Pellizcos de monja
«Nunca entendí los artículos de Marías como los de un hombre irritado -como lo descalifica Lindo-, sino como los de un hombre estupefacto ante la barbarie»
Hay una frase falsamente atribuida a Antonio Gramsci –podría haber sido de Edward Gibbon, Mommsen, Spengler, Zweig o cualquier historiador de una decadencia concreta de la civilización, pero tampoco– que dice algo así como que «el viejo mundo se muere, el nuevo tarda en aparecer y entre estas sombras surgen los monstruos». Cuando uno contempla lo que nos rodea en el mundo, piensa en lo acertado del diagnóstico, sea de quien sea. A gran y pequeña escala. La grande para los monstruos –hay donde elegir y más habrá, me temo, en un futuro cercano– y la pequeña para los tontos. Y fue precisamente el fallecido Javier Marías quien tituló uno de sus artículos «Cuando los tontos mandan».
La muerte de Javier Marías fue una muerte sentida. Por sus lectores y curiosamente por muchos que no habían leído ninguno de sus libros. Además del sentimiento, la proyección de su muerte en la sociedad española ha tenido algo de elegía por ese viejo mundo que está desapareciendo. La reacción a su alrededor ha sido unánime: había muerto el mejor de todos nosotros (y este nosotros se refiere a los escritores españoles contemporáneos). Que ha habido otros sentires también es cierto, pero el más sorprendente ha sido la descalificación ad hominem simulando que no, firmada por Elvira Lindo, con unos volatines, llamémosles estilísticos, que le habrían hecho tanta gracia a Marías, como los suyos de juventud se la hacían a Benet.
La columnista de El País empezaba desaprobando a los que habían escrito sobre Marías tras su muerte porque ella no encontró «en ninguna de las páginas que se le dedicaron, un texto a la altura del personaje» (sic). Habrá que pensar que debió hartarse de leer prensa nacional, local y extranjera –menuda faena– para llegar a tan docta conclusión.
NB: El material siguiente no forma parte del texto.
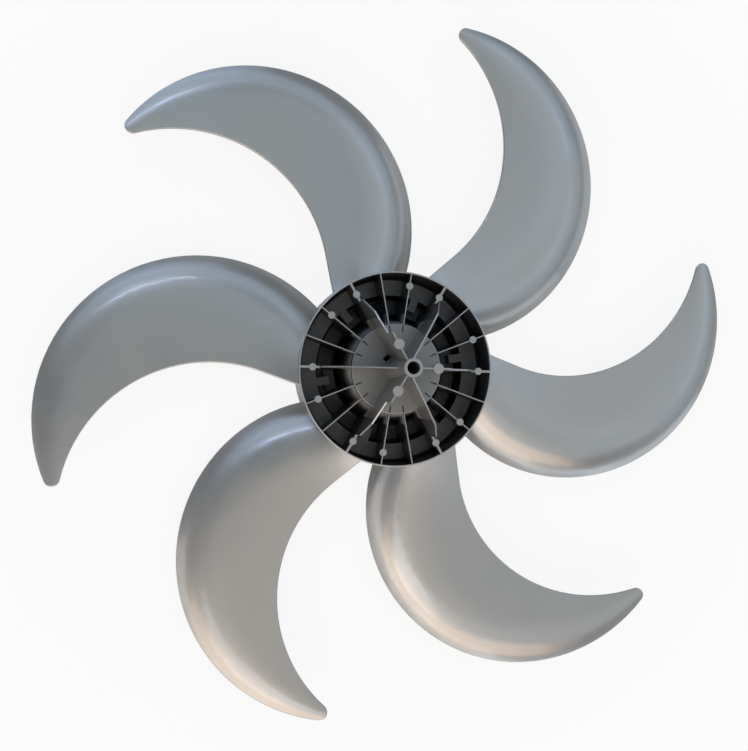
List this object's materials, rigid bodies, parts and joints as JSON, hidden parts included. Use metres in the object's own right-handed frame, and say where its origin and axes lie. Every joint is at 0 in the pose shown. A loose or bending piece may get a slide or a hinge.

Y no satisfecha con sus titánicas labores lectoras, añadió que tampoco había reconocido a Marías «en las palabras de esos amigos que lo describían como un tipo entrañable» (sic) y supongo que aquí ya no se refería a artículos sino al homenaje que se le rindió en el Círculo de Bellas Artes una tarde de finales de septiembre. Donde, por cierto, no recuerdo que el adjetivo entrañable asomara en ningún momento. Hay que decir que la manera de descalificar a tantos de un plumazo, no deja de tener su mérito.
«Hubo un tiempo en que faltando a los que no podían hablar ni defenderse se faltaba a la educación»
Pero lo mejor estaba por llegar: la columnista trazaba un retrato del Javier Marías cronista dominical, subrayando lo siguiente: la ira, la indignación, la burla, el cabreo, el desmesurado enojo, su incapacidad para empatizar con otros seres humanos, la furia, la incapacidad para comprender el mundo en que vivía, la incapacidad para compartir el espacio común, hombre iracundo, irritación… Y si no añado (sic) detrás de cada término o expresión empleadas por Lindo es para no parecer el capitán Haddock tras la ingesta de dos o tres botellas de whisky Loch Lomond. Pero algo traspuesto sí me quedé a medida que iba leyendo ese artículo que remataba con un gesto de perdonavidas: «Cuánta irritación se queda en nada en un abrir y cerrar de ojos».
En fin: hubo un tiempo en que faltando a los que no podían hablar ni defenderse se faltaba a la educación y al civismo. Quien lo hacía quedaba retratado ante los demás. Que ahora no sea así debe ser cuestión del desorden de ese mundo que se está acabando. Pero no querría llevar a confusión: esto no es una defensa de Javier Marías -novelista, escritor o amigo, tanto da– porque ni lo necesitó en vida, ni lo necesita ahora. Es sólo una opinión más, que dejo para el final: nunca leí ni entendí sus artículos como los de un hombre irritado –o cualquiera de los adjetivos que le dedica Lindo– sino como los de un hombre bien educado, estupefacto ante la deriva tontuna y la ascensión de la barbarie y el desmantelamiento en nuestra sociedad. Repito: para mí sólo eran fruto de la buena educación. Y su escritura civil –la de los domingos en El País–, era heredera de las buenas cosas tal como fueron, en el convencimiento de que nos iría mejor si no se hubieran enviado a la papelera de las sombras, esa que todo lo engulle, deforma y tritura.